*Set exercise*: Repeat exactly the lines running from the line that contains "for thing in" to the line that contains "in imported if"; include both ends and add nothing.

*Provided material*:
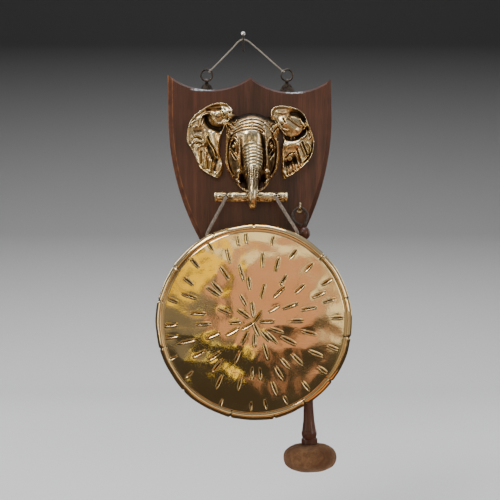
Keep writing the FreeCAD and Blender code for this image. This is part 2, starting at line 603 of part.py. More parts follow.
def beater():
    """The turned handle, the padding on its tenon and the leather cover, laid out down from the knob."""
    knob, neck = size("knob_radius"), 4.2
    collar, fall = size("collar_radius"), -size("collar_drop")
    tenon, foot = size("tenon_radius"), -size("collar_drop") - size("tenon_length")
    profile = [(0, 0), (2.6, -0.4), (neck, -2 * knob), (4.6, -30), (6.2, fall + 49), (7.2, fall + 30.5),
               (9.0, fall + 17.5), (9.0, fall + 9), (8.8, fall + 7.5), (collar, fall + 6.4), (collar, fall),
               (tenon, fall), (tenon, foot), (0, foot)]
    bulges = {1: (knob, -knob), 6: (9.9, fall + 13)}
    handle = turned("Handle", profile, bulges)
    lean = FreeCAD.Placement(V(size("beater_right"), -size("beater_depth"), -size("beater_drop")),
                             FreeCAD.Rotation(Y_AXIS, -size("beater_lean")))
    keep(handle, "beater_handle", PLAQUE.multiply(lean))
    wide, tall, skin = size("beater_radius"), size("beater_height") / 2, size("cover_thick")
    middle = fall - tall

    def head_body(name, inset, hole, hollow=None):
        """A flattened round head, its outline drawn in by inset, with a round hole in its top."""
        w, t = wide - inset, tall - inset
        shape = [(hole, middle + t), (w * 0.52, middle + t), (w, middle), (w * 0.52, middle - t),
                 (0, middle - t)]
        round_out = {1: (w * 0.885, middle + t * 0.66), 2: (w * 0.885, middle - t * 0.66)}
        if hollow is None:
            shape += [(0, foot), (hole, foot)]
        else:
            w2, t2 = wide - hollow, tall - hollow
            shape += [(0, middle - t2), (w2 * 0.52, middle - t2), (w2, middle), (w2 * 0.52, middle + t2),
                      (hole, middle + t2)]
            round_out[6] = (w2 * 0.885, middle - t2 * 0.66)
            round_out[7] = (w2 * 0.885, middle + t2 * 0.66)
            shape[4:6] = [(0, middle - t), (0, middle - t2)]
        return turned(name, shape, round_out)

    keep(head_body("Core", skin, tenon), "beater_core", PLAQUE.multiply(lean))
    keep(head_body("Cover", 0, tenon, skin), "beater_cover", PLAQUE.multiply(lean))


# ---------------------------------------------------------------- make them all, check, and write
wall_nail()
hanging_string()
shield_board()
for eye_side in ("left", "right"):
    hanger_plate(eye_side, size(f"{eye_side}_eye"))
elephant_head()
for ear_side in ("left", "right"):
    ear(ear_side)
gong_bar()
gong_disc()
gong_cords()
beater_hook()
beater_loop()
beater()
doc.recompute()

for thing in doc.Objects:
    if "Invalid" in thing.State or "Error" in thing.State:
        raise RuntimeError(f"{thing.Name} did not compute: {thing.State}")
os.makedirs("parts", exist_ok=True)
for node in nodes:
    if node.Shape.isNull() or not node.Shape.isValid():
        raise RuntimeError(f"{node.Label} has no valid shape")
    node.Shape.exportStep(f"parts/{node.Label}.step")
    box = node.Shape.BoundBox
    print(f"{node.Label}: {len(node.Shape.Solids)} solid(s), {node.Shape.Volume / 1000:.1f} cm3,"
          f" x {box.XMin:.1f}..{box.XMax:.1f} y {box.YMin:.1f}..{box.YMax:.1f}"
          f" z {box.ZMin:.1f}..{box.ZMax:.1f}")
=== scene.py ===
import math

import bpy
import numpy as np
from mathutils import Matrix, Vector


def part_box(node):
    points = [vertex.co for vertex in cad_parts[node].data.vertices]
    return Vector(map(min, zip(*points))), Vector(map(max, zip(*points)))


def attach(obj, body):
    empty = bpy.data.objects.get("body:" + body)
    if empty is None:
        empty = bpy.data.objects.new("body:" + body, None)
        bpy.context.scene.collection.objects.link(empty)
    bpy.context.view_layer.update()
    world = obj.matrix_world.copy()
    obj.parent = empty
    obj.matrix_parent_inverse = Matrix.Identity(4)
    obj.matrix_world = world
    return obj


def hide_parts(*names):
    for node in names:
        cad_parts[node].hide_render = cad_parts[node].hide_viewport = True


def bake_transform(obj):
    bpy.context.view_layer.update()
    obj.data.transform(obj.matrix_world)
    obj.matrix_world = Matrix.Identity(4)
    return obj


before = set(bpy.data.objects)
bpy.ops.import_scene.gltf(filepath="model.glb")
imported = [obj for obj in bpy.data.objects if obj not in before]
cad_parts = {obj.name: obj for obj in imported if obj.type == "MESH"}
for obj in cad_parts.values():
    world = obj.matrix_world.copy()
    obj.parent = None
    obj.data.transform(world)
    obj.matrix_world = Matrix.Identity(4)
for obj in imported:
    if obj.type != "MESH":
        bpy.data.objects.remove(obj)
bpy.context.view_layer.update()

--

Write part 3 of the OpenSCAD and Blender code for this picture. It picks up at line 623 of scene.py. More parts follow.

*Written answer*:
for thing in doc.Objects:
    if "Invalid" in thing.State or "Error" in thing.State:
        raise RuntimeError(f"{thing.Name} did not compute: {thing.State}")
os.makedirs("parts", exist_ok=True)
for node in nodes:
    if node.Shape.isNull() or not node.Shape.isValid():
        raise RuntimeError(f"{node.Label} has no valid shape")
    node.Shape.exportStep(f"parts/{node.Label}.step")
    box = node.Shape.BoundBox
    print(f"{node.Label}: {len(node.Shape.Solids)} solid(s), {node.Shape.Volume / 1000:.1f} cm3,"
          f" x {box.XMin:.1f}..{box.XMax:.1f} y {box.YMin:.1f}..{box.YMax:.1f}"
          f" z {box.ZMin:.1f}..{box.ZMax:.1f}")
=== scene.py ===
import math

import bpy
import numpy as np
from mathutils import Matrix, Vector


def part_box(node):
    points = [vertex.co for vertex in cad_parts[node].data.vertices]
    return Vector(map(min, zip(*points))), Vector(map(max, zip(*points)))


def attach(obj, body):
    empty = bpy.data.objects.get("body:" + body)
    if empty is None:
        empty = bpy.data.objects.new("body:" + body, None)
        bpy.context.scene.collection.objects.link(empty)
    bpy.context.view_layer.update()
    world = obj.matrix_world.copy()
    obj.parent = empty
    obj.matrix_parent_inverse = Matrix.Identity(4)
    obj.matrix_world = world
    return obj


def hide_parts(*names):
    for node in names:
        cad_parts[node].hide_render = cad_parts[node].hide_viewport = True


def bake_transform(obj):
    bpy.context.view_layer.update()
    obj.data.transform(obj.matrix_world)
    obj.matrix_world = Matrix.Identity(4)
    return obj


before = set(bpy.data.objects)
bpy.ops.import_scene.gltf(filepath="model.glb")
imported = [obj for obj in bpy.data.objects if obj not in before]
cad_parts = {obj.name: obj for obj in imported if obj.type == "MESH"}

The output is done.